Last Edited On: 02/26/2012 15:17 By smartcookie
  Subject :Re:cream of chicken soup
03/12/2012 09:04 
Joined: 03/11/2012 21:12
Posts: 1
I'm talking out my hind end here, and I will have to test this, but if it were me, I imagine you are serving this with a meat meal, right? So I personally would make a batch of Thomas Keller's chicken stock (recipe in The French Laundry Cookbook) and incorporate silken tofu.

I don't know how tofu holds up to heat, yet. I know it worked in my desserts in place of cream. I also know that in Japanese cuisine I have seen it used in warm and hot soups. You might want to look into that venue, and it should keep everything kosher.
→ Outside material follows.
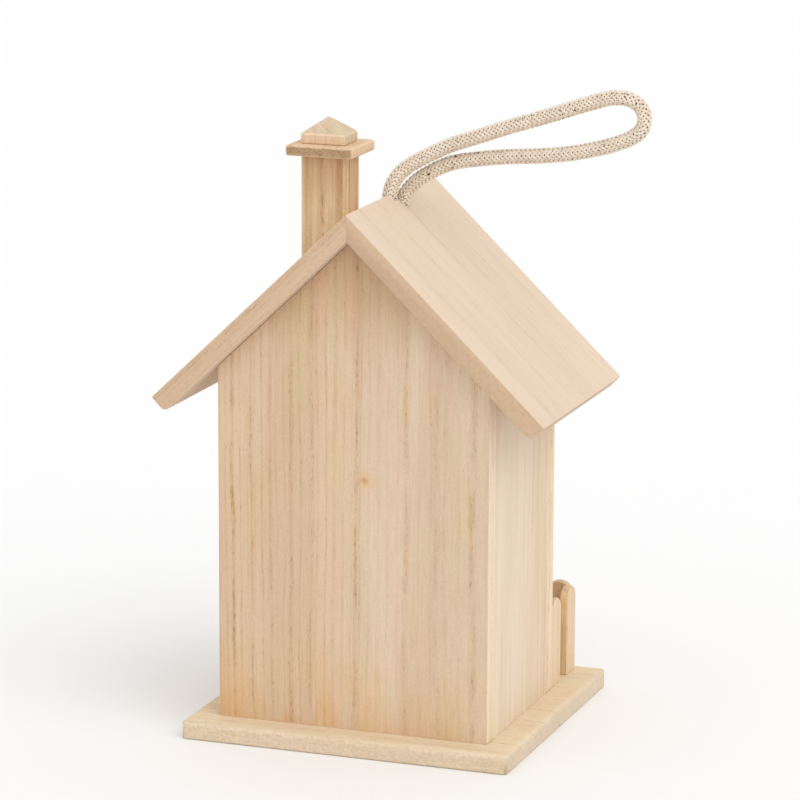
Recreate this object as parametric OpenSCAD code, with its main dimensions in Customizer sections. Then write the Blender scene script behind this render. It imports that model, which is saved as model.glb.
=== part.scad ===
// Small wooden birdhouse with a gable roof, a chimney, a picket fence and a rope loop.
// Origin: centre of the base board's underside. +Z up, the entrance faces -Y.

/* [Boards] */
// Thickness of every wall and roof board
board_t = 7; // [5:0.5:9]
// Thickness of the base board
base_t = 7; // [5:0.5:10]
// Radius of the sanded edges of the base board
base_round = 2; // [0.5:0.25:3]
// Radius of the sanded edge under each eave
eave_round = 2.2; // [0.5:0.1:3]

/* [House] */
// Outside width of the house
house_w = 100; // [90:1:120]
// Outside depth of the house, front face to back face
house_d = 73; // [65:0.5:90]
// Height of the side walls at their outer face
side_wall_h = 126.5; // [110:0.5:150]
// How far the base board stands out at the sides
side_margin = 10.5; // [8:0.5:15]
// How far the base board stands out at the back
back_margin = 10; // [8:0.5:15]
// Depth of the front yard, from the front wall to the base's front edge
yard_d = 32; // [30:0.5:45]

/* [Roof] */
// Roof pitch in degrees
pitch = 43.7; // [38:0.1:48]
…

Last Edited On: 03/12/2012 10:03 By Dumbledore [Admin] - Reason: To keep in line with accepted kosher practices
  Subject :Re:cream of chicken soup
03/22/2012 09:29 
Joined: 04/15/2011 15:28
Posts: 21
I'm not sure what kind of soup you're talking about; I think we go to different chassunas. I've been making Pam Reiss's Chicken Satay soup. It's a little different and really delicious--not exactly creamy, though. She has a soup cookbook where I got the recipe, but you could try googling it to see if she has a website with recipes.